### Task directions:
Copy out exactly the lines from the first line of the material below through the line containing "STAGGER = 6.3", and nothing beyond them.
━━━━━━━━
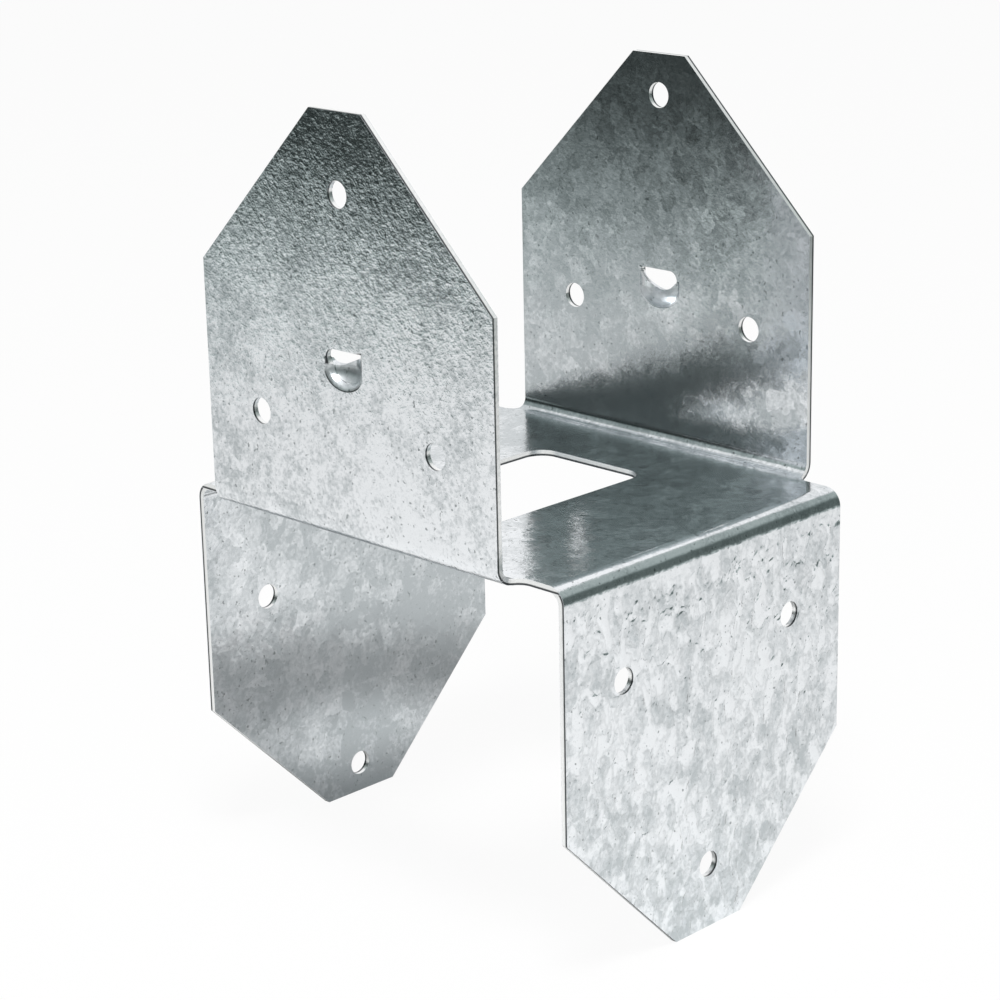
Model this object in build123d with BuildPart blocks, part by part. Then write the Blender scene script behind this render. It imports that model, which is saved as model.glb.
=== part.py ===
from build123d import *
import math
import os

# A post cap: one sheet of galvanised steel, cut as a cross and folded four times.
# Two flanges stand up and hold a beam between them, and two hang down and hold a post.
# X runs along the beam, from one lower flange to the other, and Y across it. The origin is the
# middle of the plate's underside, where the head of the post bears, and Z points up to the beam.

# Sheet
SHEET = 1.2                    # thickness of the steel
BEND_INSIDE = 2.1              # radius inside each fold

# Clear widths between the flanges
BEAM_GAP = 79.6                # along Y, between the upper flanges
POST_GAP = 90.5                # along X, between the lower flanges

# Flange outlines, each height taken from the face of the plate that the flange stands on
UPPER_WIDTH = 71.8
UPPER_HEIGHT = 74.0
UPPER_TIP = 12.6               # width of the flat end
LOWER_HEIGHT = 72.2
LOWER_TIP = 17.4
TAPER_ANGLE = 45.0             # between the sheared corner and the flange's side
NOTCH_RADIUS = 3.0             # rounding of the plate between two neighbouring flanges
FOLD_CLEARANCE = 1.3           # flat steel between an upper fold and the side of a lower flange

# Nail holes: a pair low on each flange, and a single one near its tip
NAIL_HOLE = 4.8                # diameter
UPPER_PAIR_SPACING = 43.8
LOWER_PAIR_SPACING = 44.0
PAIR_HEIGHT = 18.8             # from the plate to a near flange's pair
UPPER_TIP_MARGIN = 14.0        # from the near upper flange's end to its single hole
LOWER_TIP_MARGIN = 12.2        # from the near lower flange's end to its single hole
STAGGER = 6.3                  # how much further out the opposite flange's holes are

# Opening in the middle of the plate
OPENING_X = 26.8
OPENING_Y = 41.2
OPENING_RADIUS = 4.0

# Pressed tooth on each upper flange: a tapered slot, whose lower lip is pushed in as half a bowl
SLOT_LENGTH = 8.8
SLOT_OPEN_END = 3.5            # height of the slot at its wide end
SLOT_NARROW_END = 0.8          # and at the other one
SLOT_TOP = 33.2                # upper edge of the slot above the plate
BOWL_RADIUS = 5.0              # inner side of the bowl, seen from above
BOWL_DEPTH = 2.6               # how far it is pressed in from the flange's outer face
BOWL_DROP = 3.5                # from the lip down to the bowl's lowest point, on the same side
BOWL_WALL = 1.0                # the pressed steel is a little thinner than the sheet
BOWL_ROOT = 0.5                # rounding where the bowl leaves the flange's inner face
BOWL_RIM = 0.9                 # rounding of the dent's edge on the outer face
LIP_RISE = 7.0                 # how many degrees the bowl's lip rises as it leaves the flange

bend_outside = BEND_INSIDE + SHEET
lower_width = BEAM_GAP - 2 * (BEND_INSIDE + FOLD_CLEARANCE)
upper_single = UPPER_HEIGHT - UPPER_TIP_MARGIN
lower_single = LOWER_HEIGHT - LOWER_TIP_MARGIN
upper_face = BEAM_GAP / 2 + SHEET      # from the middle to an upper flange's outer face
lower_face = POST_GAP / 2 + SHEET      # from the middle to a lower flange's outer face
open_radius, narrow_radius = SLOT_OPEN_END / 2, SLOT_NARROW_END / 2
open_middle = Vector(open_radius - SLOT_LENGTH / 2, SLOT_TOP - open_radius)
narrow_middle = Vector(SLOT_LENGTH / 2 - narrow_radius, SLOT_TOP - narrow_radius)
slot_middle = (open_middle + narrow_middle).Y / 2
lip_height = SLOT_TOP - SLOT_OPEN_END
reach = UPPER_HEIGHT + LOWER_HEIGHT    # more than the part's height from the plate either way
PICK = 0.01                            # how near an edge lies to the face that it is picked by

# Sections are drawn with their second axis pointing away from the plate, towards the flanges' tips
upward_section = Plane.YZ
upward_front = Plane.XZ
downward_section = Plane((0, 0, SHEET), x_dir=(1, 0, 0), z_dir=(0, 1, 0))
downward_front = Plane((0, 0, SHEET), x_dir=(0, 1, 0), z_dir=(-1, 0, 0))

# Outer faces of the flanges, measured from the face of the plate that each stands on
near_upper = Plane((0, -upper_face, SHEET), x_dir=(1, 0, 0), z_dir=(0, -1, 0))
far_upper = Plane((0, upper_face, SHEET), x_dir=(-1, 0, 0), z_dir=(0, 1, 0))
near_lower = Plane((lower_face, 0, 0), x_dir=(0, -1, 0), z_dir=(1, 0, 0))
far_lower = Plane((-lower_face, 0, 0), x_dir=(0, 1, 0), z_dir=(-1, 0, 0))


def channel_section(gap, height):
    """The sheet seen along a pair of folds: the plate with a flange at each end."""
    outer, tip = gap / 2 + SHEET, height + SHEET
    with BuildSketch() as section:
        with BuildLine():
            FilletPolyline((-outer, tip), (-outer, 0), (outer, 0), (outer, tip), radius=bend_outside)
            offset(amount=SHEET, side=Side.LEFT)
        make_face()
    return section.sketch


def flange_outline(width, height, tip, foot_width):
    """A flange seen from the front, with two sheared corners, and the plate and folds at its foot."""
    side, top = width / 2, height + SHEET
    shoulder = top - (width - tip) / 2 / math.tan(math.radians(TAPER_ANGLE))
    with BuildSketch() as outline:
        with BuildLine():
            Polyline(
                (-side, 0), (side, 0), (side, shoulder), (tip / 2, top),
                (-tip / 2, top), (-side, shoulder), close=True,
            )
        make_face()
        Rectangle(foot_width, bend_outside, align=(Align.CENTER, Align.MIN))
    return outline.sketch


def folded_channel(section, front, gap, width, height, tip, foot_width):
    """The plate with one pair of flanges."""
    with BuildPart() as channel:
        with BuildSketch(section):
            add(channel_section(gap, height))
        extrude(amount=foot_width / 2, both=True)
        with BuildSketch(front):
            add(flange_outline(width, height, tip, foot_width))
        extrude(amount=gap, both=True, mode=Mode.INTERSECT)
    return channel.part


def plan_outline():
    """The cross that the sheet covers from above, with its four inner corners rounded."""
    with BuildSketch() as cross:
        Rectangle(UPPER_WIDTH, 2 * upper_face + SHEET)
        Rectangle(2 * lower_face + SHEET, lower_width)
        inner = cross.vertices().filter_by(lambda v: abs(v.X) < lower_face and abs(v.Y) < upper_face)
        fillet(inner, NOTCH_RADIUS)
    return cross.sketch


def nail_drills(face, pair_spacing, single, stagger):
    """The three holes of one flange, drilled from its outer face."""
    half, pair = pair_spacing / 2, PAIR_HEIGHT + stagger
    with BuildPart() as drills:
        with BuildSketch(face):
            with Locations((-half, pair), (half, pair), (0, single + stagger)):
                Circle(NAIL_HOLE / 2)
        extrude(amount=-2 * SHEET)
    return drills.part


def half_bowl(face, radius, drop):
    """Half a bowl that bulges inwards from a flange's outer face, up to the slot's middle line."""
    back = face.offset(BOWL_RADIUS - BOWL_DEPTH)
    with BuildPart() as bowl:
        with BuildSketch(back):
            with BuildLine():
                top = Line((0, SLOT_TOP), (radius, SLOT_TOP))
                Line(top @ 1, (radius, lip_height))
                foot = EllipticalCenterArc((0, lip_height), radius, drop, start_angle=-90, arc_size=90)
                Line(foot @ 0, top @ 0)
            make_face()
        revolve(axis=Axis(back.origin, (0, 0, 1)), revolution_arc=180)
        slope = (narrow_middle - open_middle).normalized() * SLOT_LENGTH
        start, end = open_middle - slope, narrow_middle + slope
        with BuildSketch(back):
            with BuildLine():
                Polyline(start, end, (end.X, 0), (start.X, 0), close=True)
            make_face()
        extrude(amount=-2 * radius, mode=Mode.INTERSECT)
    return bowl.part


def bowl_edges(part, face_y):
    """The edges round a bowl that lie in one plane of a flange, but for the straight one on top."""
    low, high = SHEET + slot_middle - SLOT_LENGTH + PICK, SHEET + slot_middle - PICK
    in_plane = part.edges().filter_by_position(Axis.Y, face_y - PICK, face_y + PICK)
    centred = in_plane.filter_by(lambda e: abs(e.center().X) < SLOT_LENGTH - PICK)
    return centred.filter_by(lambda e: low < e.center().Z < high)


def slab(plane, thickness):
    """A square plate round the slot, that stands on a plane along the flange."""
    with BuildPart() as plate:
        with BuildSketch(plane):
            with Locations((0, slot_middle)):
                Rectangle(2 * SLOT_LENGTH, 2 * SLOT_LENGTH)
        extrude(amount=thickness)
    return plate.part


def bowl_on_slab(face, thickness, radius, drop, blend):
    """Half a bowl on a slab that lies against the outer face, with the corner between them rounded.

    A slab of negative thickness is a patch of the flange itself, and the bowl stands on its far side.
    """
    with BuildPart() as tool:
        add(slab(face, thickness))
        add(half_bowl(face, radius, drop))
        add(slab(face.offset(max(thickness, 0)), -2 * radius), mode=Mode.INTERSECT)
        corner_y = face.origin.Y + face.z_dir.Y * min(thickness, 0)
        fillet(bowl_edges(tool, corner_y), blend)
    return tool.part


def slot_punch(face):
    """The slot above the bowl, pierced through the flange and on, a little upwards, through the bowl."""
    inward = -face.z_dir + Vector(0, 0, math.tan(math.radians(LIP_RISE)))
    with BuildPart() as punch:
        with BuildSketch(face):
            with Locations(open_middle):
                Circle(open_radius)
            with Locations(narrow_middle):
                Circle(narrow_radius)
            make_hull()
        extrude(amount=BOWL_DEPTH + 2 * BOWL_WALL, dir=inward)
    return punch.part


upper_channel = folded_channel(
    upward_section, upward_front, BEAM_GAP, UPPER_WIDTH, UPPER_HEIGHT, UPPER_TIP,
    foot_width=UPPER_WIDTH + 2 * NOTCH_RADIUS,
)
lower_channel = folded_channel(
    downward_section, downward_front, POST_GAP, lower_width, LOWER_HEIGHT, LOWER_TIP,
    foot_width=lower_width,
)

with BuildPart() as cap_sheet:
    add(upper_channel)
    add(lower_channel)
    with BuildSketch(Plane.XY):
        add(plan_outline())
    extrude(amount=reach, both=True, mode=Mode.INTERSECT)

    with BuildSketch(Plane.XY):
        RectangleRounded(OPENING_X, OPENING_Y, OPENING_RADIUS)
    extrude(amount=SHEET, mode=Mode.SUBTRACT)

    for flange_face, spacing, single, stagger in [
        (near_upper, UPPER_PAIR_SPACING, upper_single, 0),
        (far_upper, UPPER_PAIR_SPACING, upper_single, STAGGER),
        (near_lower, LOWER_PAIR_SPACING, lower_single, 0),
        (far_lower, LOWER_PAIR_SPACING, lower_single, STAGGER),
    ]:
        add(nail_drills(flange_face, spacing, single, stagger), mode=Mode.SUBTRACT)

    for flange_face in (near_upper, far_upper):
        outer_radius, outer_drop = BOWL_RADIUS + BOWL_WALL, BOWL_DROP + BOWL_WALL
        add(bowl_on_slab(flange_face, -SHEET, outer_radius, outer_drop, BOWL_ROOT))
        add(bowl_on_slab(flange_face, SHEET, BOWL_RADIUS, BOWL_DROP, BOWL_RIM), mode=Mode.SUBTRACT)
        add(slot_punch(flange_face), mode=Mode.SUBTRACT)

cap_sheet.part.label = "cap_sheet"
os.makedirs("parts", exist_ok=True)
export_step(cap_sheet.part, "parts/cap_sheet.step")
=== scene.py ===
import math

import bmesh
import bpy
from bpy.props import FloatProperty, FloatVectorProperty, PointerProperty
from bpy.types import Operator, Panel, PropertyGroup
from mathutils import Matrix, Vector


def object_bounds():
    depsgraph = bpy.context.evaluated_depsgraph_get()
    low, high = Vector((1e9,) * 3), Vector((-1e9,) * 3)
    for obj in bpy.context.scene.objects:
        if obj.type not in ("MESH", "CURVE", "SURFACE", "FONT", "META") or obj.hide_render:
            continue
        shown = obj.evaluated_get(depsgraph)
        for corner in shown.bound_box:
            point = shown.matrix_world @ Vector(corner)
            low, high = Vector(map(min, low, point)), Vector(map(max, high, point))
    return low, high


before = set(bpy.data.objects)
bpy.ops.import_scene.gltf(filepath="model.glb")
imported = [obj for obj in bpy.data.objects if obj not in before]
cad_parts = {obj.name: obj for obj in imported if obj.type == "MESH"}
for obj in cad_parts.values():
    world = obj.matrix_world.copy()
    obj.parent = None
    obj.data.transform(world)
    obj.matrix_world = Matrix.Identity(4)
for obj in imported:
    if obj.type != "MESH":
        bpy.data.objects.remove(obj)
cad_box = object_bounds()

bl_info = {
    "name": "Post cap",
    "version": (1, 0, 0),
    "blender": (4, 5, 0),
    "location": "3D View > Sidebar > Post cap",
    "description": "Finishes a folded galvanised post cap and sets it on a studio floor",
    "category": "Object",
}

# Lengths are in metres. X runs along the beam, Y across it and Z up, and the origin is in the middle of
# the plate's underside. Near is the photographed side, towards +X and -Y.
MM = 0.001
FLOOR_LEVEL = cad_box[0][2]
WHITE = (1, 1, 1, 1)
MEAN_NOISE = 0.5
MEAN_COLOUR = (MEAN_NOISE,) * 3         # of a random one

# Where the zinc changes, and where shade and light are painted on it: each pair is where a change starts and
# where it is complete
PEBBLED_Y = -39.7 * MM, -39.9 * MM      # across the near upper flange's inner face, outwards
LEAFY_X = 45.7 * MM, 46.2 * MM          # from the near lower flange's middle outwards
LEAFY_Z = -1.5 * MM, -5.0 * MM          # from the same flange's fold down
PAINTED_TIP_SHADE_Z = -35 * MM, -70 * MM           # and from its middle to its tip, over which shade is painted
PAINTED_SHADE_SPAN = -32 * MM, 16 * MM            # along TO_CAMERA, from the far flanges to the near ones, for painted shade and light
TO_CAMERA = 0.707, -0.707, 0
ZINC_SHADE = 0.54, 1.16                 # shades that give the dull and the bright colour
FAR_PAINTED_SHADE, NEAR_PAINTED_LIGHT = -0.23, 0.19     # painted shade on the far flanges and painted light on the near ones, at the two ends of that span
TIP_PAINTED_SHADE = -0.22                       # painted shade, added in full at the flange's tip

# The zinc's pattern, whose sizes are counted in crystals or in grains
WANDER_SCALE = 0.8                      # bends along a crystal's edge
WANDER_REACH = 1.3                      # how far the edge is bent
RIPPLE_SCALE = 1.15                     # ripples in the width of a grain
LEAF_SCALE = 1.1                        # leaves in the width of a crystal
LEAF_SLANT = math.radians(18)
LEAF_STRETCH = 1, 1, 0.6                # less than 1 is longer
LEAF_EDGE = 0.20                        # rise in the noise from the bottom of the creases to a leaf's full height
CREASE_EDGE = 0.05                      # and to the edge of the shade painted along the creases
# how deep the painted shade in the creases is
CREASE_PAINTED_SHADE = 0.24
SPECK_NOISE = 0.33, 0.23                # low noise in which a speck starts, and is complete
CRYSTAL_TILT = 0.02, 0.01               # off the sheet's normal, and the same in the pebbled skin
GRAIN_TILT = 0.02, 0.03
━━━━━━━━
### Output below:
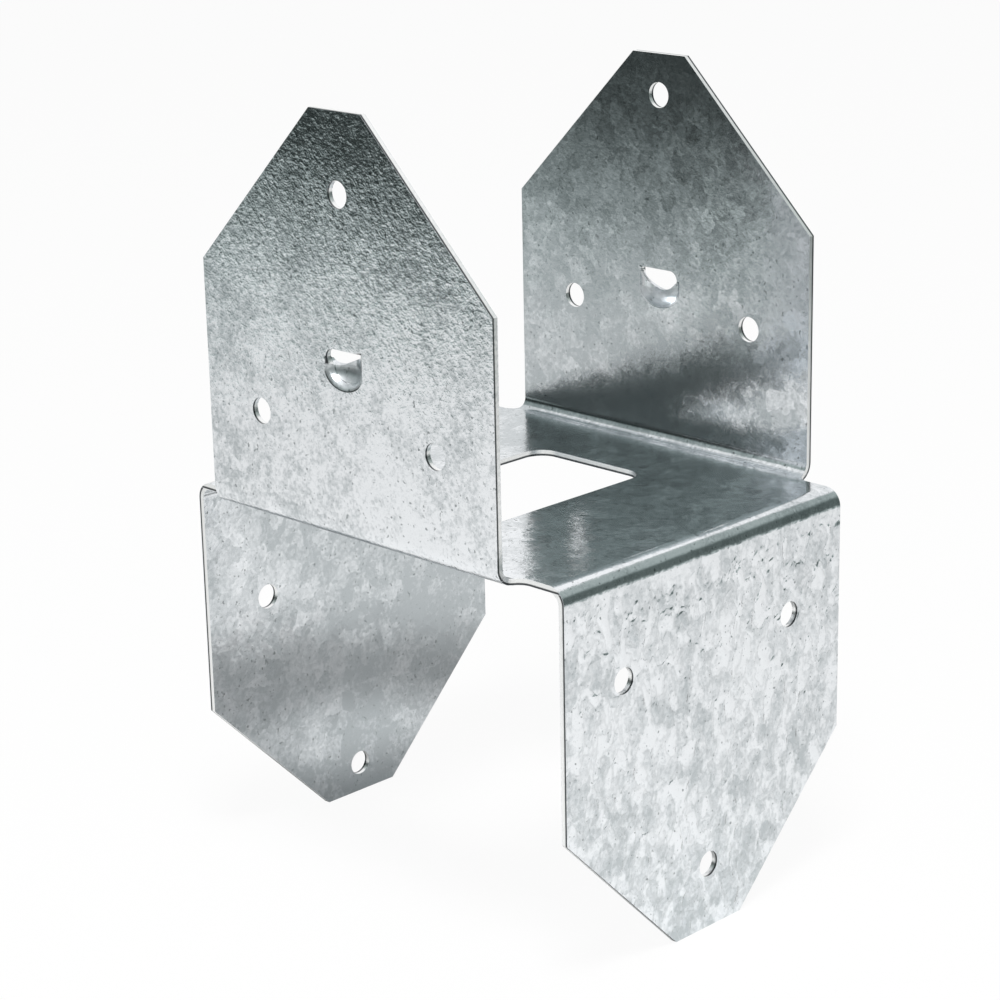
Model this object in build123d with BuildPart blocks, part by part. Then write the Blender scene script behind this render. It imports that model, which is saved as model.glb.
=== part.py ===
from build123d import *
import math
import os

# A post cap: one sheet of galvanised steel, cut as a cross and folded four times.
# Two flanges stand up and hold a beam between them, and two hang down and hold a post.
# X runs along the beam, from one lower flange to the other, and Y across it. The origin is the
# middle of the plate's underside, where the head of the post bears, and Z points up to the beam.

# Sheet
SHEET = 1.2                    # thickness of the steel
BEND_INSIDE = 2.1              # radius inside each fold

# Clear widths between the flanges
BEAM_GAP = 79.6                # along Y, between the upper flanges
POST_GAP = 90.5                # along X, between the lower flanges

# Flange outlines, each height taken from the face of the plate that the flange stands on
UPPER_WIDTH = 71.8
UPPER_HEIGHT = 74.0
UPPER_TIP = 12.6               # width of the flat end
LOWER_HEIGHT = 72.2
LOWER_TIP = 17.4
TAPER_ANGLE = 45.0             # between the sheared corner and the flange's side
NOTCH_RADIUS = 3.0             # rounding of the plate between two neighbouring flanges
FOLD_CLEARANCE = 1.3           # flat steel between an upper fold and the side of a lower flange

# Nail holes: a pair low on each flange, and a single one near its tip
NAIL_HOLE = 4.8                # diameter
UPPER_PAIR_SPACING = 43.8
LOWER_PAIR_SPACING = 44.0
PAIR_HEIGHT = 18.8             # from the plate to a near flange's pair
UPPER_TIP_MARGIN = 14.0        # from the near upper flange's end to its single hole
LOWER_TIP_MARGIN = 12.2        # from the near lower flange's end to its single hole
STAGGER = 6.3                  # how much further out the opposite flange's holes are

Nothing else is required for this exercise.